## Required work
Tally every line of the listing where the string "follow" is found, and state the total alone.

## Dataset excerpts
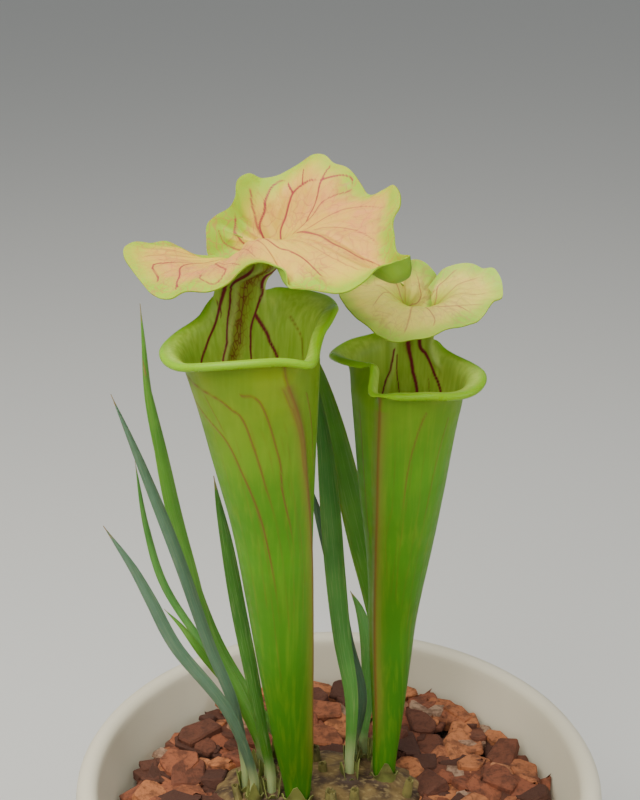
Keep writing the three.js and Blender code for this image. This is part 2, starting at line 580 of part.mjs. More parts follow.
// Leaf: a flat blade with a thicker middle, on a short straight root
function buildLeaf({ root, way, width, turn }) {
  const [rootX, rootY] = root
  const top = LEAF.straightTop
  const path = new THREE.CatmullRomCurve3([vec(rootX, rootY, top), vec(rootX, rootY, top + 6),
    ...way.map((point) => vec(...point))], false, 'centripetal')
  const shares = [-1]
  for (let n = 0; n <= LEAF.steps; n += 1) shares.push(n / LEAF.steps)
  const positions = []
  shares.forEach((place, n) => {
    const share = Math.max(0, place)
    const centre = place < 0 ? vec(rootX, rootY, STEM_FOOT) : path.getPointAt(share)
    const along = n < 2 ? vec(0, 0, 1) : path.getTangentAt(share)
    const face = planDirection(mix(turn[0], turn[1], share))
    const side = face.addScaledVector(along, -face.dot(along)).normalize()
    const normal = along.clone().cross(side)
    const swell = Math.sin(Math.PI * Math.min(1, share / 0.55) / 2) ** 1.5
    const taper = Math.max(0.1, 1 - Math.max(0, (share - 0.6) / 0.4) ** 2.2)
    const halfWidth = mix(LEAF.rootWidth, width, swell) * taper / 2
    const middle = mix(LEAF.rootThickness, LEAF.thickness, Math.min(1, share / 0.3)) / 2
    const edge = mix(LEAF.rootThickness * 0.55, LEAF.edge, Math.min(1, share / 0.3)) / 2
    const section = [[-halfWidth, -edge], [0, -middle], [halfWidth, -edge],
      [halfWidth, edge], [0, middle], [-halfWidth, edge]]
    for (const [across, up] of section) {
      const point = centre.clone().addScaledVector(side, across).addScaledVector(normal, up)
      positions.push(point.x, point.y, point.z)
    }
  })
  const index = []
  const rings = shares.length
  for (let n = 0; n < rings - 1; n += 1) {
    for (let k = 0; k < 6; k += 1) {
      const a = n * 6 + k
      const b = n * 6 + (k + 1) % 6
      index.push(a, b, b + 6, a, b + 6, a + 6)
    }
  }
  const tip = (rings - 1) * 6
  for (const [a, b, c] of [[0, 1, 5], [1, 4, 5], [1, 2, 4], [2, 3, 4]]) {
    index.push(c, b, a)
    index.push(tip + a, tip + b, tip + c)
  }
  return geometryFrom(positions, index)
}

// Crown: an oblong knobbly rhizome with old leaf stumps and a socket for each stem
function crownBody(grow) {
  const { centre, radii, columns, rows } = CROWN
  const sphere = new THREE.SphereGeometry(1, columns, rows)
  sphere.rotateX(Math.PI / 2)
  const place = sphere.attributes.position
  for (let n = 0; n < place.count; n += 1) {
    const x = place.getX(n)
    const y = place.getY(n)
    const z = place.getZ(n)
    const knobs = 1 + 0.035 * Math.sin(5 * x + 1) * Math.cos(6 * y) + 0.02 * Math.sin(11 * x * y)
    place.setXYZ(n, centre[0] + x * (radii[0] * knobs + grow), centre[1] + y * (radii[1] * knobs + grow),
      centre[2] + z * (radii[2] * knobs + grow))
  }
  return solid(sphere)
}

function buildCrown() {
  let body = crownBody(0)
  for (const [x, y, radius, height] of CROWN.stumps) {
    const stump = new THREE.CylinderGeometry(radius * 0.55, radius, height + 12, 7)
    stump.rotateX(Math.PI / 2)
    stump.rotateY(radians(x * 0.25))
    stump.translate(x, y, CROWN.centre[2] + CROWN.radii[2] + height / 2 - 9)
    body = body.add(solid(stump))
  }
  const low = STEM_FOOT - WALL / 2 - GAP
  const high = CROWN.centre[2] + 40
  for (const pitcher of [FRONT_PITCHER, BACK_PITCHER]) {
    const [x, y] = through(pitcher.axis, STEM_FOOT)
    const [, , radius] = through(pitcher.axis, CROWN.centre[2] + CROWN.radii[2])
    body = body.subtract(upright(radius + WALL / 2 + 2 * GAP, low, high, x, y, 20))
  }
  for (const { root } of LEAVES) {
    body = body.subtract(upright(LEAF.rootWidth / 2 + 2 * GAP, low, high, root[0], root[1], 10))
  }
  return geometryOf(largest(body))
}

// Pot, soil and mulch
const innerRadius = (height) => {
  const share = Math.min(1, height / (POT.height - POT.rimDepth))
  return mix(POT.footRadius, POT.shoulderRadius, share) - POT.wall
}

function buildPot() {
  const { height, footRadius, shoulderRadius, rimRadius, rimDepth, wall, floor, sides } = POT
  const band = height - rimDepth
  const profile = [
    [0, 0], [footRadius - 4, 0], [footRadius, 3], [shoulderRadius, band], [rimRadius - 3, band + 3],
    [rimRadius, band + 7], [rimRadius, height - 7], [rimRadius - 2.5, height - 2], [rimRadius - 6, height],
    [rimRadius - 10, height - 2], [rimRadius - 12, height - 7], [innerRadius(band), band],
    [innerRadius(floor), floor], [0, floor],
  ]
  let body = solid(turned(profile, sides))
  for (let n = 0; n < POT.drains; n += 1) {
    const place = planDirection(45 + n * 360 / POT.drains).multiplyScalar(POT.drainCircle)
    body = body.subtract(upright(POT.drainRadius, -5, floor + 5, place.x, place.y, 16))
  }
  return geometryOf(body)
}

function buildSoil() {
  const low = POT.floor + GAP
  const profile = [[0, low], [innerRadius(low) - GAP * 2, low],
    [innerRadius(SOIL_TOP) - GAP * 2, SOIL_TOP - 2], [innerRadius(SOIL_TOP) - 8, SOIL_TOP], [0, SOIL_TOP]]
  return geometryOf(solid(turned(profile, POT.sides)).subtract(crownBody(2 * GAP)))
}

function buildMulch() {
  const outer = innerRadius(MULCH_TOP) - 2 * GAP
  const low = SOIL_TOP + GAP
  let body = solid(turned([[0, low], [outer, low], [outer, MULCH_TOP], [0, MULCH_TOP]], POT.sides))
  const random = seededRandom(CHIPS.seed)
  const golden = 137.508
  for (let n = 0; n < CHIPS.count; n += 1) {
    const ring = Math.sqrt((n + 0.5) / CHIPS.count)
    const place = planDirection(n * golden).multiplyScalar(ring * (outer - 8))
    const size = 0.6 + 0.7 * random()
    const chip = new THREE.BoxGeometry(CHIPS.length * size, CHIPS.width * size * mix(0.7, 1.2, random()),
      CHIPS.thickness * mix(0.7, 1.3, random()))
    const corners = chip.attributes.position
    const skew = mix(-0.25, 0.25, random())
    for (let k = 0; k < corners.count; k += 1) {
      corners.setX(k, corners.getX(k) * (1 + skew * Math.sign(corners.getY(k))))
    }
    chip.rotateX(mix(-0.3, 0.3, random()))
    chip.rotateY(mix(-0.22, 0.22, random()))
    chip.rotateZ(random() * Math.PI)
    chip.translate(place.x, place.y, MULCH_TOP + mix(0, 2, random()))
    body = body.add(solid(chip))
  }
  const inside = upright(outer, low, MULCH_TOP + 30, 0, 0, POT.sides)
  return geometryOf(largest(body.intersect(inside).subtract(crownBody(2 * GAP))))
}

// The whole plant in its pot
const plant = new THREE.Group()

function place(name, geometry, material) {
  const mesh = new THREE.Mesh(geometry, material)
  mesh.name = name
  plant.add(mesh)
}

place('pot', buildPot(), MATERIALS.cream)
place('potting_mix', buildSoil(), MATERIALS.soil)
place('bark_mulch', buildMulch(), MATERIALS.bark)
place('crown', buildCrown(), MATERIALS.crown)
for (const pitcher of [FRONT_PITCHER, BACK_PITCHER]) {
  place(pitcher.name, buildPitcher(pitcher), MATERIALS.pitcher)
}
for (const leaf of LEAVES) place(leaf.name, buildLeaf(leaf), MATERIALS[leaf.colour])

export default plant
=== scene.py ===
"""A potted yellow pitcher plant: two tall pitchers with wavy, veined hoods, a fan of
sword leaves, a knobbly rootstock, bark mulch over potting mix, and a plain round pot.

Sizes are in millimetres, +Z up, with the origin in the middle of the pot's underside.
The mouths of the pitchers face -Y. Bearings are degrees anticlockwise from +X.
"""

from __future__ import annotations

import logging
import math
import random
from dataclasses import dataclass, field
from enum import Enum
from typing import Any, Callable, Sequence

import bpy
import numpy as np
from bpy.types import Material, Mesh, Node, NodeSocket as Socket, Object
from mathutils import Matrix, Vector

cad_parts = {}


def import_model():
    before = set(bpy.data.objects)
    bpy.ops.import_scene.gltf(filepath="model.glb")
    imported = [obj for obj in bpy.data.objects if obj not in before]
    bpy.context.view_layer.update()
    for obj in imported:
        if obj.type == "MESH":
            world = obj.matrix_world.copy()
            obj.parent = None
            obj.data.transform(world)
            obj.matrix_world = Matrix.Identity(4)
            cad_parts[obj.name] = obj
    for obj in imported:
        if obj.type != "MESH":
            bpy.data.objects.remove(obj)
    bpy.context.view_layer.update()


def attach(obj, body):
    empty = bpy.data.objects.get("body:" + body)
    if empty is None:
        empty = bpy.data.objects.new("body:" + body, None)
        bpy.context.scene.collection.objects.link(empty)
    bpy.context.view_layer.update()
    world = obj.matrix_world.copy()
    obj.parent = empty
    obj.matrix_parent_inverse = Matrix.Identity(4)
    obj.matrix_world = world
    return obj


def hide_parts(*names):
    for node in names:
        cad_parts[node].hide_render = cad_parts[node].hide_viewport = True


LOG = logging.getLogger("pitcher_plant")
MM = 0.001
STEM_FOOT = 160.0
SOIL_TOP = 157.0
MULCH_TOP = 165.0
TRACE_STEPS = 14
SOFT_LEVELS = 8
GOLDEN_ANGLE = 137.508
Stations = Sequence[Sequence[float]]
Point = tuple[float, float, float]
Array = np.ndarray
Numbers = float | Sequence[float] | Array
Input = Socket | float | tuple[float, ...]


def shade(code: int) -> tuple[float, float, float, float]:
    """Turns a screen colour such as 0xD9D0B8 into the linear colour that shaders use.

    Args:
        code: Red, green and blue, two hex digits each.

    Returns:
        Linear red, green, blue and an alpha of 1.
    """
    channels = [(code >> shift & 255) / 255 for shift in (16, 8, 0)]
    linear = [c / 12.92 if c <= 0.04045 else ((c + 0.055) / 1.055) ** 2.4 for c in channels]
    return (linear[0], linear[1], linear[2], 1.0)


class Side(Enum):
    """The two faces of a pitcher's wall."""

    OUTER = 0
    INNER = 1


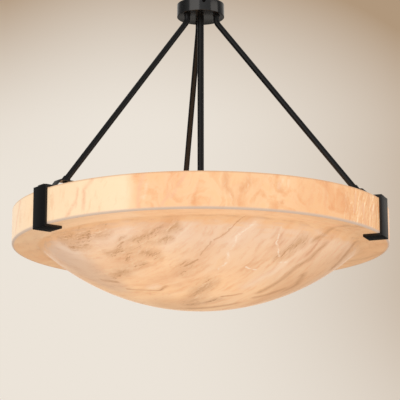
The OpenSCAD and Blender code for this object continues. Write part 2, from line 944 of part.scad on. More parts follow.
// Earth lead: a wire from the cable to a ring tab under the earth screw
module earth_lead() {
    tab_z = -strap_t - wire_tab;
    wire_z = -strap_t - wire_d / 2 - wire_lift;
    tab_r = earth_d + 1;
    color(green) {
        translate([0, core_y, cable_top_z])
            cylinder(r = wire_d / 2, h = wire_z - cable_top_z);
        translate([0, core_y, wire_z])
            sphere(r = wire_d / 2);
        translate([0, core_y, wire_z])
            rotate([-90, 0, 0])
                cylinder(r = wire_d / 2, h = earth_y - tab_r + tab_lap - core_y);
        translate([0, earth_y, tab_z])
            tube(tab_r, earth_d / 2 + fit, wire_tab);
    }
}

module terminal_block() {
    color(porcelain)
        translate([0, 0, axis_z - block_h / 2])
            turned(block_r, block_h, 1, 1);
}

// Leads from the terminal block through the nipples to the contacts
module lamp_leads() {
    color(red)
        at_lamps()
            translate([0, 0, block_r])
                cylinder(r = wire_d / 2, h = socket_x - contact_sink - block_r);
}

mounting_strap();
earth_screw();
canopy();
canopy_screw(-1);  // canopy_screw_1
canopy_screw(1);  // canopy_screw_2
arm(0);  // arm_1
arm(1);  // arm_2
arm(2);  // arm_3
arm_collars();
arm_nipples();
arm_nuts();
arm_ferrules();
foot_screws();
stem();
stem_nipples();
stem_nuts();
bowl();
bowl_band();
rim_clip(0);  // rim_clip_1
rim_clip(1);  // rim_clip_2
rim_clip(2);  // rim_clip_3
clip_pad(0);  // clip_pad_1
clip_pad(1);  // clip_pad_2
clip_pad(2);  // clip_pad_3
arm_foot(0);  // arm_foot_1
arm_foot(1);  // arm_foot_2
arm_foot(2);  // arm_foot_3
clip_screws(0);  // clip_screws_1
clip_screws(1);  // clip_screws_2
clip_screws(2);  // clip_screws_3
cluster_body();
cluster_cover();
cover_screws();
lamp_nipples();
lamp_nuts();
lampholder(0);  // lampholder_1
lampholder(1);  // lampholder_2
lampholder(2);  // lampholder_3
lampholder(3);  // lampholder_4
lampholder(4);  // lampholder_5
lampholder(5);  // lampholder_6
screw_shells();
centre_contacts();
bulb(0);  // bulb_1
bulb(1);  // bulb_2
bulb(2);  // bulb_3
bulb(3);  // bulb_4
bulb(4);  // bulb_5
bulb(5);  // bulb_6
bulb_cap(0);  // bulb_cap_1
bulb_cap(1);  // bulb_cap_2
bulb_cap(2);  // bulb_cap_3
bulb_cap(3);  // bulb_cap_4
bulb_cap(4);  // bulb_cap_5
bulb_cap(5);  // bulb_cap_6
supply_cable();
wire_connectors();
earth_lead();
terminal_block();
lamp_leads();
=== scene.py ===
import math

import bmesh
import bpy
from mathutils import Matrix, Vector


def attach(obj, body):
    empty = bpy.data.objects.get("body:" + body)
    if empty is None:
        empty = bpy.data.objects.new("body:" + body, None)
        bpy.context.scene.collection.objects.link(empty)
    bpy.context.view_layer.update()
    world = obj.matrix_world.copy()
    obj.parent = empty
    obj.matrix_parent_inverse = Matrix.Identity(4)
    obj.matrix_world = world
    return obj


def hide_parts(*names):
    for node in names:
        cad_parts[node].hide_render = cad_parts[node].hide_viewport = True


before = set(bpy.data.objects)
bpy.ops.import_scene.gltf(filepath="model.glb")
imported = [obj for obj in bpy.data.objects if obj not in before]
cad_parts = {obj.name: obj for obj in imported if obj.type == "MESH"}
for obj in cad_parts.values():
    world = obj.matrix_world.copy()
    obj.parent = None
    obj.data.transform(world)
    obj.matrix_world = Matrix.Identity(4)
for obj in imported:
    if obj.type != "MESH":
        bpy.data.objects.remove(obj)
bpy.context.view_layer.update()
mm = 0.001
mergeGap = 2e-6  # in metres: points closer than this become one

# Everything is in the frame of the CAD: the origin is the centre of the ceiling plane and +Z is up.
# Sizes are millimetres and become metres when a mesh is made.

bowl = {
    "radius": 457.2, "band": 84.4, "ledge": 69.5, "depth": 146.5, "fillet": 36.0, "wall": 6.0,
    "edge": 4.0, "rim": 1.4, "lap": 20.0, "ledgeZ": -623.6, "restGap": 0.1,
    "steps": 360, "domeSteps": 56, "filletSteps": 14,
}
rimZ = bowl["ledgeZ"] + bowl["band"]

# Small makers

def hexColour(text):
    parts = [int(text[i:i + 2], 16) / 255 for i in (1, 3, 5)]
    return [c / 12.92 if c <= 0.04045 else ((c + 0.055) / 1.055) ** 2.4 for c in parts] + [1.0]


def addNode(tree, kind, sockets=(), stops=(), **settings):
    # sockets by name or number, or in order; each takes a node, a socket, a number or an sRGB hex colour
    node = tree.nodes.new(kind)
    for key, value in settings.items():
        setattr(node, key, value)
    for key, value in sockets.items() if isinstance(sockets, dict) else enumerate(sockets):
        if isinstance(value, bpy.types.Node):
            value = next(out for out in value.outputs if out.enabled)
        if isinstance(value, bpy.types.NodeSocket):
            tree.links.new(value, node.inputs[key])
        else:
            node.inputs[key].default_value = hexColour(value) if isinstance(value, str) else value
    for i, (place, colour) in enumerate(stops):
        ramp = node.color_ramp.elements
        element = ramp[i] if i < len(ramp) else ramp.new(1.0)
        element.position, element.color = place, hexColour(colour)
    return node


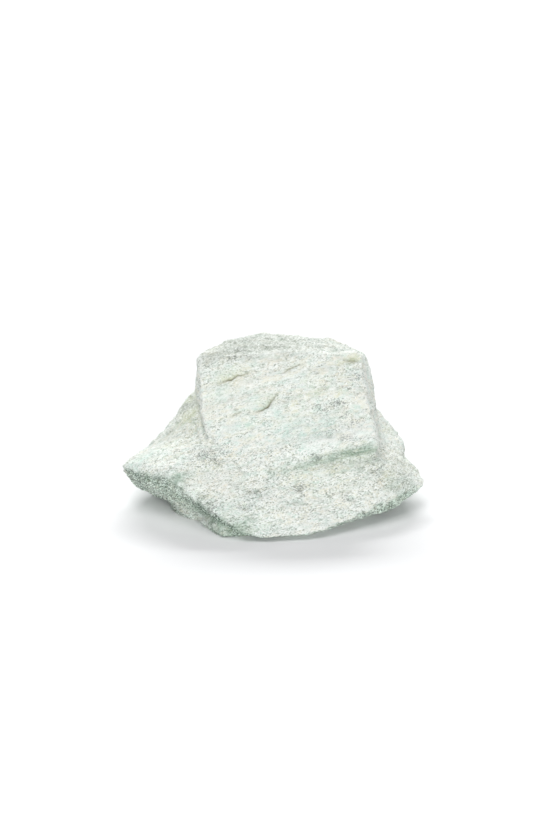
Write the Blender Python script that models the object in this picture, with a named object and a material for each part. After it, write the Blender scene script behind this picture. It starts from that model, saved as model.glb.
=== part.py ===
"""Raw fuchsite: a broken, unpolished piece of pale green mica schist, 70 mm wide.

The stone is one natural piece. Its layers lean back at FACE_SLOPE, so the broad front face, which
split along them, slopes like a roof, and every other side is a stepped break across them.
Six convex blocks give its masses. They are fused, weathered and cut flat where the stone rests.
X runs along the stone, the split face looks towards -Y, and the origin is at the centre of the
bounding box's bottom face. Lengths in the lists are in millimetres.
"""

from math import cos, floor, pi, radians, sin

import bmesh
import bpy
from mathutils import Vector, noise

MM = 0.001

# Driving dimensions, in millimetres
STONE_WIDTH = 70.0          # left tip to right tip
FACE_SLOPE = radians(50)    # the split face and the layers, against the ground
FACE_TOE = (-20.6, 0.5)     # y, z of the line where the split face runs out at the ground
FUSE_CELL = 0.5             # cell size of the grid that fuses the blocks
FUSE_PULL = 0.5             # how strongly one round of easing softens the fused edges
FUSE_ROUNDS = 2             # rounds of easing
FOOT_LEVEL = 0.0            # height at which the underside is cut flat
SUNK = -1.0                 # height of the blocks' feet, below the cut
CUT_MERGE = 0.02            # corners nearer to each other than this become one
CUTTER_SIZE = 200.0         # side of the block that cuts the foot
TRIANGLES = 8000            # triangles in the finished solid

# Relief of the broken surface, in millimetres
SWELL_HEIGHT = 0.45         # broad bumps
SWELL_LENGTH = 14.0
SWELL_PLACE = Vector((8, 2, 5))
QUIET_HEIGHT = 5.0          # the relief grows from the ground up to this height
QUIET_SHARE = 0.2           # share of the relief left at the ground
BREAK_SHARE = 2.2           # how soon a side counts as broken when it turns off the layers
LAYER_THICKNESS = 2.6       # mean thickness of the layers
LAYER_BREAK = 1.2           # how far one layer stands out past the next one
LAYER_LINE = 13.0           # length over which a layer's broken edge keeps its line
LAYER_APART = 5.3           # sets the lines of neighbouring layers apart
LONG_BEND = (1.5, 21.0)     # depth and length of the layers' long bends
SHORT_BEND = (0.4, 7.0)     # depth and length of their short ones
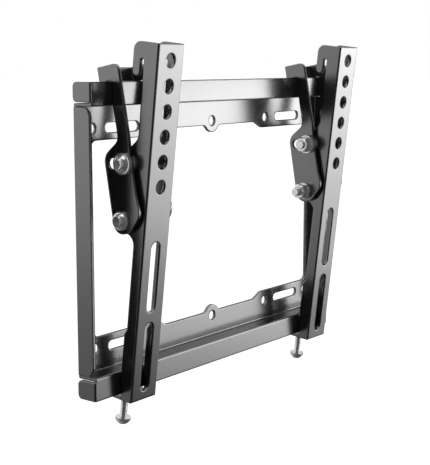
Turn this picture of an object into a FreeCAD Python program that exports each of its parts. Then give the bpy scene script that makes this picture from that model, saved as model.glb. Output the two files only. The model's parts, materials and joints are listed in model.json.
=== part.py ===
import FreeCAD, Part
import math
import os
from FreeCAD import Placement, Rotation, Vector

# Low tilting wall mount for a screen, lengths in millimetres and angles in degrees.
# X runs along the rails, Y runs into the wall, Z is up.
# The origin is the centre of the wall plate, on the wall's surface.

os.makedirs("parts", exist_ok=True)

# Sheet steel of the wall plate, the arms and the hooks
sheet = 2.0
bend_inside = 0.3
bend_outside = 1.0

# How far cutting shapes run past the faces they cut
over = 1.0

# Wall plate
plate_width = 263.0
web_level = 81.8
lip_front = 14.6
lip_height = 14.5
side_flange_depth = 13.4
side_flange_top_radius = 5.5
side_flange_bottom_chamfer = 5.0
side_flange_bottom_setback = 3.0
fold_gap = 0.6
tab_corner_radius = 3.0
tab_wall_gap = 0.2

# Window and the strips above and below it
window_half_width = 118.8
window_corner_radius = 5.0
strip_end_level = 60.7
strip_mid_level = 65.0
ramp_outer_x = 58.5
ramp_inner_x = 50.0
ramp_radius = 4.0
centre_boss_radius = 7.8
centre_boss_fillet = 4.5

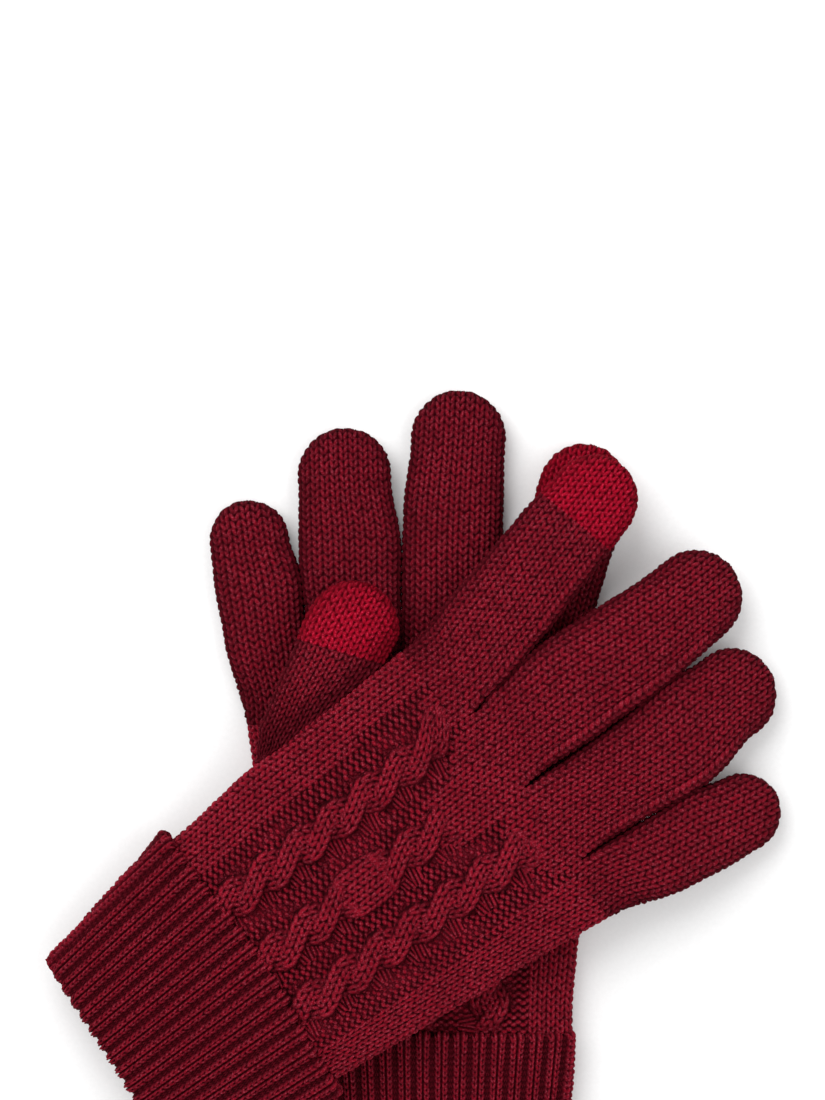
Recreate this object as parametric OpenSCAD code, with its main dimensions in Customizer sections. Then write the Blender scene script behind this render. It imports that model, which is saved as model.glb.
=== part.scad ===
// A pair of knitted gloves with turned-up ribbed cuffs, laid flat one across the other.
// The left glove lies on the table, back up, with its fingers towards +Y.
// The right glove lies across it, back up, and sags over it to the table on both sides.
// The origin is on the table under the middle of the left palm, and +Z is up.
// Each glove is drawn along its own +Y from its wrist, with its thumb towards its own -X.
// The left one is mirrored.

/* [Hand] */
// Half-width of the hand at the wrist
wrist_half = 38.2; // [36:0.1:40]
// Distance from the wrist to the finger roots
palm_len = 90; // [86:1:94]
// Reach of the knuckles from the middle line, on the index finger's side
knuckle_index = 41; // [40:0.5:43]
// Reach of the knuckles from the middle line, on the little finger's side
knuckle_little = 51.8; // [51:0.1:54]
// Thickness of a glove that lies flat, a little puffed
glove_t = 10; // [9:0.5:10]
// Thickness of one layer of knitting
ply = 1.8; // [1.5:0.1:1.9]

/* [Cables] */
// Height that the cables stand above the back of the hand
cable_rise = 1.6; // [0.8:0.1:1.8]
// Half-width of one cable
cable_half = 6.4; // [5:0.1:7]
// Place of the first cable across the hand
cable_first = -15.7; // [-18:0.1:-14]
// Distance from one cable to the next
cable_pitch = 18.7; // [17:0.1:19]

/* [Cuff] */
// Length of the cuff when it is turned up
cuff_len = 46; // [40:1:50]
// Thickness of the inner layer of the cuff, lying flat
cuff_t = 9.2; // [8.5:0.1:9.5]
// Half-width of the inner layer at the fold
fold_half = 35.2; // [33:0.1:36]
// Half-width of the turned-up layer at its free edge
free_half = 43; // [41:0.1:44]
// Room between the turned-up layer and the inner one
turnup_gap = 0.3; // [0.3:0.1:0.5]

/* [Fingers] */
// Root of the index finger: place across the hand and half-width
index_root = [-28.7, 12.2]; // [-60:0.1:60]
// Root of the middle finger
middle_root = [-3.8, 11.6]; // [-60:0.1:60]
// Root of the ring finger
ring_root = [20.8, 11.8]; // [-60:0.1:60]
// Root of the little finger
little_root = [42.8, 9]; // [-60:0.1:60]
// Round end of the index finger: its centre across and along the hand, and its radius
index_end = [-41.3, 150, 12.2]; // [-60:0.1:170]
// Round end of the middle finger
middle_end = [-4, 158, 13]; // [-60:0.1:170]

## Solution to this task
2